When Brazil was awarded the 2014 World Cup, many people hoped for improvement in local public transportation. But while the stadium costs have increased from two to three billion euros, significant construction projects in the transportation sector have been tabled. From the originally earmarked 11 billions euros, only nine billion euros have ultimately gone toward infrastructure.

São Paulo attorney Feller would need nearly one-and-a-half hours to get to his workplace using buses and rail. With his car, it takes him 30 minutes to maneuver through the city's traffic-filled streets. In Rio de Janeiro, it's just as bad. "Some of our employees need twice as long to get to work than they did five years ago," said sociologist Grzybowski.

Repercussions for those in power?

Public transportation authorities have shown questionable timing by deciding to increase fares. But apparently enough is enough - Brazilians have taken to the streets and the authorities in Rio and São Paulo have since revoked the plans. But these protests are about more than just a rise in bus fares.

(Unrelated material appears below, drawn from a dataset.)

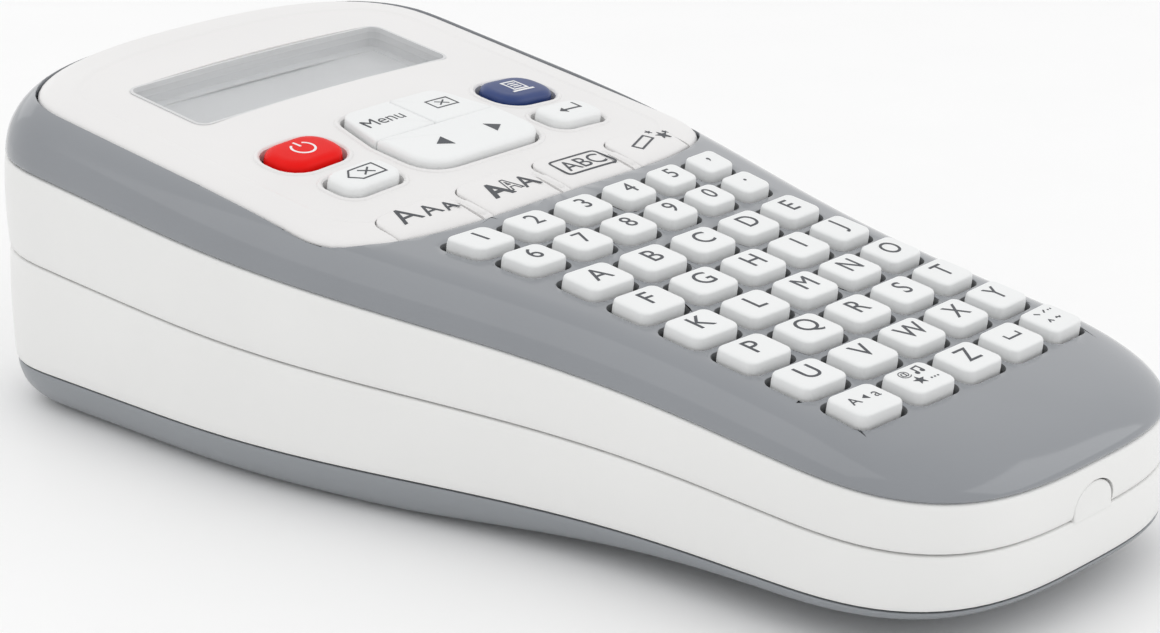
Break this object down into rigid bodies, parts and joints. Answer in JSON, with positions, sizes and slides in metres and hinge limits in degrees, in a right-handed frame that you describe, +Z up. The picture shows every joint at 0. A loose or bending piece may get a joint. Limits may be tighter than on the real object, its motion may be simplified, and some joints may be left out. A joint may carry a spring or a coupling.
{
  "type": "label maker",
  "caption": "Handheld label maker with a bowed letter keyboard on its grip, a display panel over its wide head, and a hinged back cover over a tape cassette and batteries.",
  "frame": {"origin": "centre of the footprint, on the surface it rests on", "axes": "+Z up, +Y from the grip to the display end, +X to the user's right"},
  "size_m": [0.1068, 0.2046, 0.0586],
  "materials": {
    "case_white": "fine satin white moulding",
    "case_grey": "glossy mid grey moulding",
    "panel_white": "satin warm white moulding",
    "key_white": "satin white keys",
    "key_red": "satin red key",
    "key_blue": "satin dark blue key",
    "window_clear": "clear polished window",
    "lcd_grey": "grey liquid crystal panel",
    "silicone_grey": "matt silicone",
    "board_green": "solder mask",
    "frame_dark": "dark moulded chassis",
    "steel": "bright steel",
    "roller_rubber": "ground rubber",
    "gear_plastic": "natural acetal",
    "battery_jacket": "plain printed jacket",
    "cassette_plastic": "smoky translucent moulding",
    "tape_white": "laminated tape"
  },
  "bodies": {
    "housing": {"upper_housing": "case_white", "keyboard_bezel": "case_grey", "display_panel": "panel_white", "display_window": "window_clear", "lcd_module": "lcd_grey", "keypad_mat": "silicone_grey", "main_board": "board_green", "chassis": "frame_dark", "print_head": "frame_dark", "heat_sink": "steel", "motor": "steel", "roller_holder": "steel", "tape_cassette": "cassette_plastic", "tape_strip": "tape_white", "battery_1": "battery_jacket", "battery_2": "battery_jacket", "battery_3": "battery_jacket", "battery_4": "battery_jacket", "battery_5": "battery_jacket", "battery_6": "battery_jacket", "battery_contacts_front": "steel", "battery_contacts_rear": "steel", "case_screw_1": "steel", "case_screw_2": "steel", "case_screw_3": "steel", "case_screw_4": "steel", "lever_pin": "steel", "lever_spring": "steel"},
    "back_cover": {"cover_wall": "case_white", "cover_base": "case_grey"},
    "platen": {"platen_roller": "roller_rubber", "platen_shaft": "steel"},
    "idler": {"idler_gear": "gear_plastic"},
    "motor_drive": {"motor_pinion": "gear_plastic"},
    "ribbon_drive": {"ribbon_spindle": "gear_plastic"},
    "supply_reel": {"tape_reel": "tape_white"},
    "cutter": {"cutter_lever": "case_grey"},
    "blade": {"blade_carrier": "frame_dark", "cutter_blade": "steel"},
    "rocker": {"arrow_rocker": "key_white"},
    "key_row_letters_1": {"key_row_letters_1": "key_white"},
    "key_row_letters_2": {"key_row_letters_2": "key_white"},
    "key_row_letters_3": {"key_row_letters_3": "key_white"},
    "key_row_letters_4": {"key_row_letters_4": "key_white"},
    "key_row_letters_5": {"key_row_letters_5": "key_white"},
    "key_row_letters_6": {"key_row_letters_6": "key_white"},
    "key_row_digits_lower": {"key_row_digits_lower": "key_white"},
    "key_row_digits_upper": {"key_row_digits_upper": "key_white"},
    "power_key": {"power_key": "key_red"},
    "print_key": {"print_key": "key_blue"},
    "backspace_key": {"backspace_key": "key_white"},
    "enter_key": {"enter_key": "key_white"},
    "menu_key": {"menu_key": "key_white"},
    "escape_key": {"escape_key": "key_white"},
    "size_key": {"size_key": "key_white"},
    "style_key": {"style_key": "key_white"},
    "frame_key": {"frame_key": "key_white"},
    "symbol_key": {"symbol_key": "key_white"}
  },
  "joints": [
    {"name": "back_cover_hinge", "type": "hinge", "parent": "housing", "child": "back_cover", "pos_m": [0, 0.1018, 0.0294], "axis": [1, 0, 0], "range_deg": [0, 60]},
    {"name": "platen_spin", "type": "hinge", "parent": "housing", "child": "platen", "pos_m": [0.02455, 0.076, 0.0365], "axis": [0, 0, 1], "continuous": true},
    {"name": "idler_spin", "type": "hinge", "parent": "housing", "child": "idler", "pos_m": [0.0353, 0.05738, 0.0365], "axis": [0, 0, 1], "continuous": true},
    {"name": "motor_spin", "type": "hinge", "parent": "housing", "child": "motor_drive", "pos_m": [0.03825, 0.04064, 0.0365], "axis": [0, 0, 1], "continuous": true},
    {"name": "ribbon_spin", "type": "hinge", "parent": "housing", "child": "ribbon_drive", "pos_m": [0.01049, 0.05433, 0.0365], "axis": [0, 0, 1], "continuous": true},
    {"name": "reel_spin", "type": "hinge", "parent": "housing", "child": "supply_reel", "pos_m": [-0.018, 0.04, 0.0365], "axis": [0, 0, 1], "continuous": true},
    {"name": "cutter_lever_hinge", "type": "hinge", "parent": "housing", "child": "cutter", "pos_m": [0.0482, 0.05, 0.0306], "axis": [0, 0, 1], "range_deg": [0, 8.5], "stiffness_Nm_per_rad": 0.5, "springref_deg": -4.58},
    {"name": "blade_slide", "type": "slide", "parent": "housing", "child": "blade", "axis": [-1, 0, 0], "range_m": [0, 0.0064]},
    {"name": "key_row_letters_1_press", "type": "slide", "parent": "housing", "child": "key_row_letters_1", "axis": [0, 0.1369, -0.9906], "range_m": [0, 0.0012], "stiffness_N_per_m": 600, "springref_m": -0.0006},
    {"name": "key_row_letters_2_press", "type": "slide", "parent": "housing", "child": "key_row_letters_2", "axis": [0, 0.1369, -0.9906], "range_m": [0, 0.0012], "stiffness_N_per_m": 600, "springref_m": -0.0006},
    {"name": "key_row_letters_3_press", "type": "slide", "parent": "housing", "child": "key_row_letters_3", "axis": [0, 0.1369, -0.9906], "range_m": [0, 0.0012], "stiffness_N_per_m": 600, "springref_m": -0.0006},
    {"name": "key_row_letters_4_press", "type": "slide", "parent": "housing", "child": "key_row_letters_4", "axis": [0, 0.1369, -0.9906], "range_m": [0, 0.0012], "stiffness_N_per_m": 600, "springref_m": -0.0006},
    {"name": "key_row_letters_5_press", "type": "slide", "parent": "housing", "child": "key_row_letters_5", "axis": [0, 0.1369, -0.9906], "range_m": [0, 0.0012], "stiffness_N_per_m": 600, "springref_m": -0.0006},
    {"name": "key_row_letters_6_press", "type": "slide", "parent": "housing", "child": "key_row_letters_6", "axis": [0, 0.1369, -0.9906], "range_m": [0, 0.0012], "stiffness_N_per_m": 600, "springref_m": -0.0006},
    {"name": "key_row_digits_lower_press", "type": "slide", "parent": "housing", "child": "key_row_digits_lower", "axis": [0, 0.1369, -0.9906], "range_m": [0, 0.0012], "stiffness_N_per_m": 600, "springref_m": -0.0006},
    {"name": "key_row_digits_upper_press", "type": "slide", "parent": "housing", "child": "key_row_digits_upper", "axis": [0, 0.1369, -0.9906], "range_m": [0, 0.0012], "stiffness_N_per_m": 600, "springref_m": -0.0006},
    {"name": "power_key_press", "type": "slide", "parent": "housing", "child": "power_key", "axis": [0, 0.1369, -0.9906], "range_m": [0, 0.001], "stiffness_N_per_m": 500, "springref_m": -0.0006},
    {"name": "print_key_press", "type": "slide", "parent": "housing", "child": "print_key", "axis": [0, 0.1369, -0.9906], "range_m": [0, 0.001], "stiffness_N_per_m": 500, "springref_m": -0.0006},
    {"name": "backspace_key_press", "type": "slide", "parent": "housing", "child": "backspace_key", "axis": [0, 0.1369, -0.9906], "range_m": [0, 0.001], "stiffness_N_per_m": 500, "springref_m": -0.0006},
    {"name": "enter_key_press", "type": "slide", "parent": "housing", "child": "enter_key", "axis": [0, 0.1369, -0.9906], "range_m": [0, 0.001], "stiffness_N_per_m": 500, "springref_m": -0.0006},
    {"name": "menu_key_press", "type": "slide", "parent": "housing", "child": "menu_key", "axis": [0, 0.1369, -0.9906], "range_m": [0, 0.001], "stiffness_N_per_m": 500, "springref_m": -0.0006},
    {"name": "escape_key_press", "type": "slide", "parent": "housing", "child": "escape_key", "axis": [0, 0.1369, -0.9906], "range_m": [0, 0.001], "stiffness_N_per_m": 500, "springref_m": -0.0006},
    {"name": "size_key_press", "type": "slide", "parent": "housing", "child": "size_key", "axis": [0, 0.1369, -0.9906], "range_m": [0, 0.001], "stiffness_N_per_m": 500, "springref_m": -0.0006},
    {"name": "style_key_press", "type": "slide", "parent": "housing", "child": "style_key", "axis": [0, 0.1369, -0.9906], "range_m": [0, 0.001], "stiffness_N_per_m": 500, "springref_m": -0.0006},
    {"name": "frame_key_press", "type": "slide", "parent": "housing", "child": "frame_key", "axis": [0, 0.1369, -0.9906], "range_m": [0, 0.001], "stiffness_N_per_m": 500, "springref_m": -0.0006},
    {"name": "symbol_key_press", "type": "slide", "parent": "housing", "child": "symbol_key", "axis": [0, 0.1369, -0.9906], "range_m": [0, 0.001], "stiffness_N_per_m": 500, "springref_m": -0.0006},
    {"name": "arrow_rocker_tilt", "type": "hinge", "parent": "housing", "child": "rocker", "pos_m": [0, 0.02863, 0.04319], "axis": [0, 0.9906, 0.1369], "range_deg": [-3, 3], "stiffness_Nm_per_rad": 0.05}
  ],
  "couplings": [
    {"joint": "motor_spin", "follows": "platen_spin", "ratio": 1.9},
    {"joint": "idler_spin", "follows": "platen_spin", "ratio": -0.79167},
    {"joint": "ribbon_spin", "follows": "platen_spin", "ratio": 0.73077},
    {"joint": "reel_spin", "follows": "platen_spin", "ratio": -0.25},
    {"joint": "blade_slide", "follows": "cutter_lever_hinge", "m_per_rad": 0.042}
  ]
}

Brazilian President Dilma Rousseff (Photo credit EVARISTO SA/AFP/Getty Images)

President Rousseff has shown solidarity with the protesters

"The protestors themselves say it has nothing to do with that," Grzybowski said. This is about all of the deficits the government cannot get a grip on.

"Until now, no one would get off the sofa for that," Feller said. "But now, Brazil has woken up." The last time that the people stood up en masse, they forced corrupt President Fernando Collor de Mello to step down. That was in 1992. Now, activists have collected several hundred thousand signatures against leader Dilma Rousseff over the internet platform Avaaz.

President Rousseff, however, has been praising the extent of the protests as evidence of the strength of Brazil's democracy. As opposed to her counterpart in Turkey, Prime Minister Recep Tayyip Erdogan, she has put herself on the side of the demonstrators. Both Grzybowski and Feller do not see any acute danger for Rousseff's political career. But they do not believe that the Brazilians will be pacified merely by her warm words.